If you were to look at payments schedules for someone that wants to get out of debt, you will see recommendations to pay off the smallest balance first. Once that debt is paid off, the recommendation is to then apply the amount of money from that payment to the payment of the next smallest debt. And it continues on like that. It gets debts paid off sooner. This is a good philosophy to follow for both fluid credit debt and fixed debt (mortgages, auto loans, student loans, etc.).
But let's assume that you weren't smart and you purchased more than you can pay off. What is the wisest decision you can make at this point? Let the creditor know that you are having difficulties that prevent you from making payments on the bill. You won't be able to get out of it altogether without filing bankruptcy. But if you are wise enough to call the creditor and explain your situation, they may be willing to work with you.

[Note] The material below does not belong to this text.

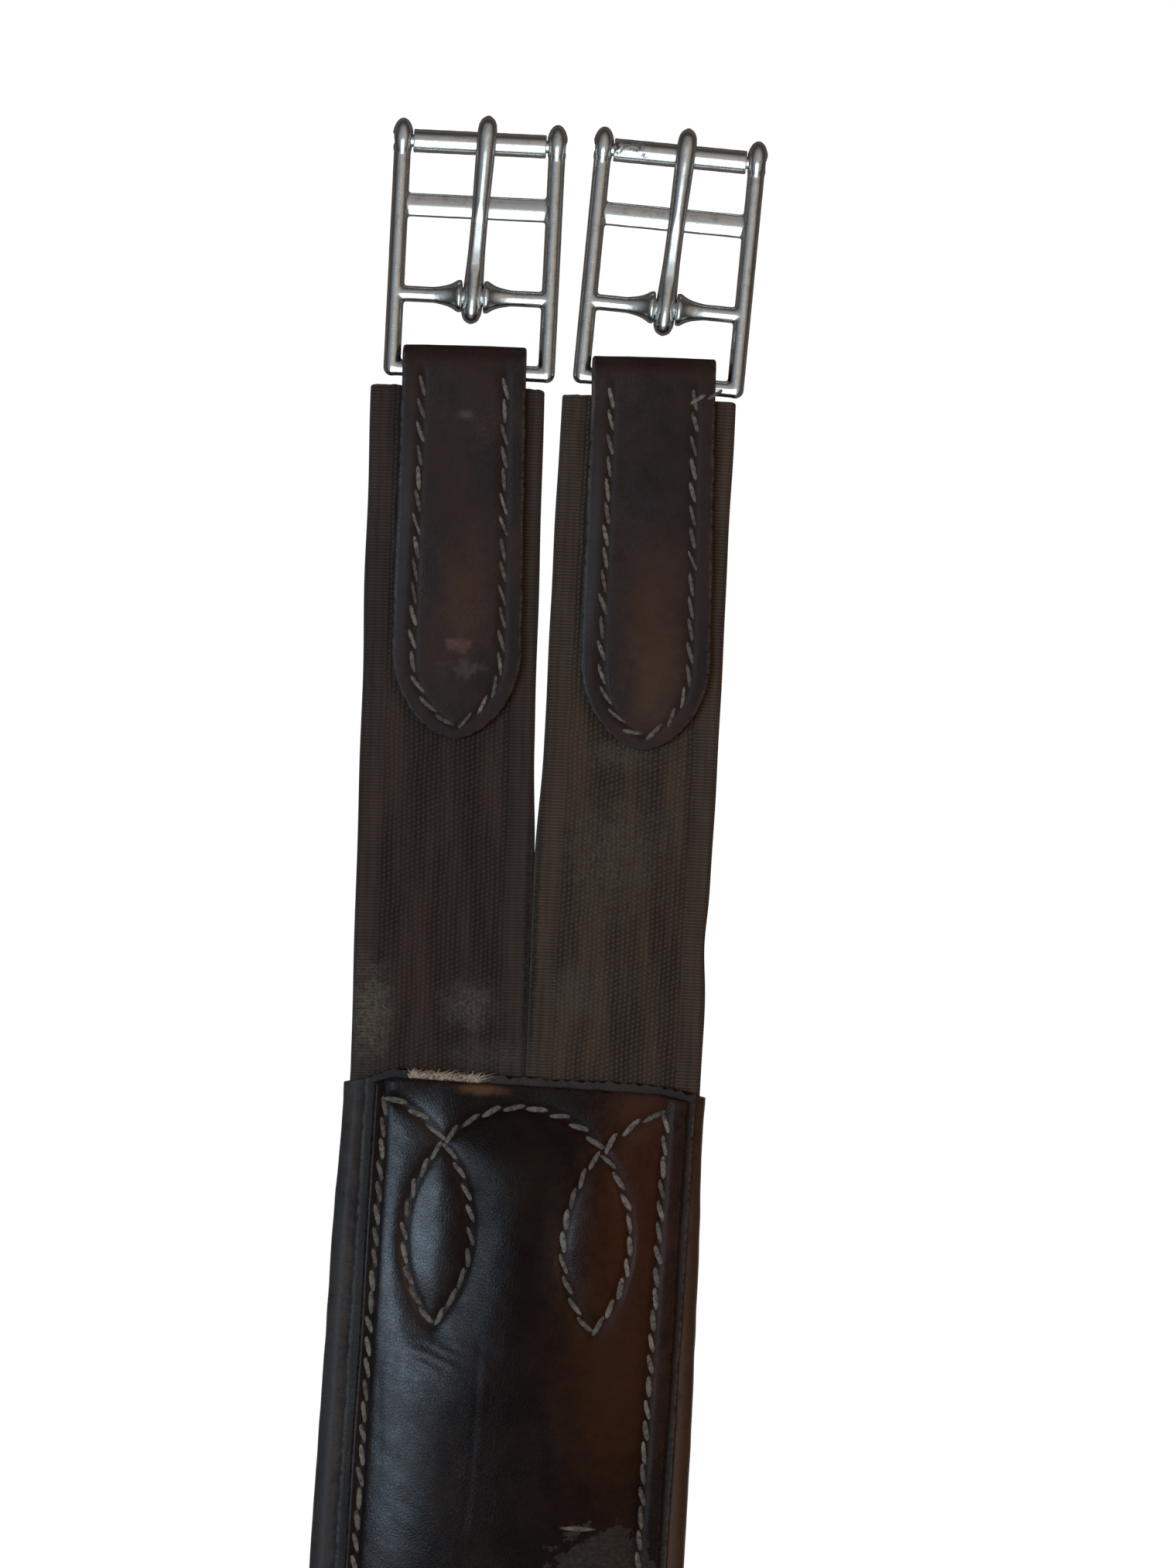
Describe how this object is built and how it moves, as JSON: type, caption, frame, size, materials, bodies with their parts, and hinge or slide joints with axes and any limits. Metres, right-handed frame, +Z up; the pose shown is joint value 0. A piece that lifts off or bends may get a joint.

As you explain the situation, suggest an alternative payment method. You need to remember, they still need to be paid and if they can work out another payment schedule with you that allows you to pay off the debt, they will likely work with you. Be realistic in your proposal. Chances are they will accept it. However, if you run into problems again, you may be out of luck. Then you risk repossession, eviction, garnished wages, or collection agencies coming after you. It can get costly and unpleasant. More importantly, it has a negative effect on your credit. You will lose that financial power and trustworthiness that you are trying to establish. You will end up having little or no credit again. To make matters worse, it could take you another seven to ten years to re-establish your credit and get it in good standing.
If you want to have financial power and trustworthiness that is manifested through a good credit score and long, positive credit history, you need to be wise in your financial decisions. Start being wise in those decisions as early in your life as you can so that you can quickly gain the credit status that will get you through life and all the financial challenges and needs that pass your way.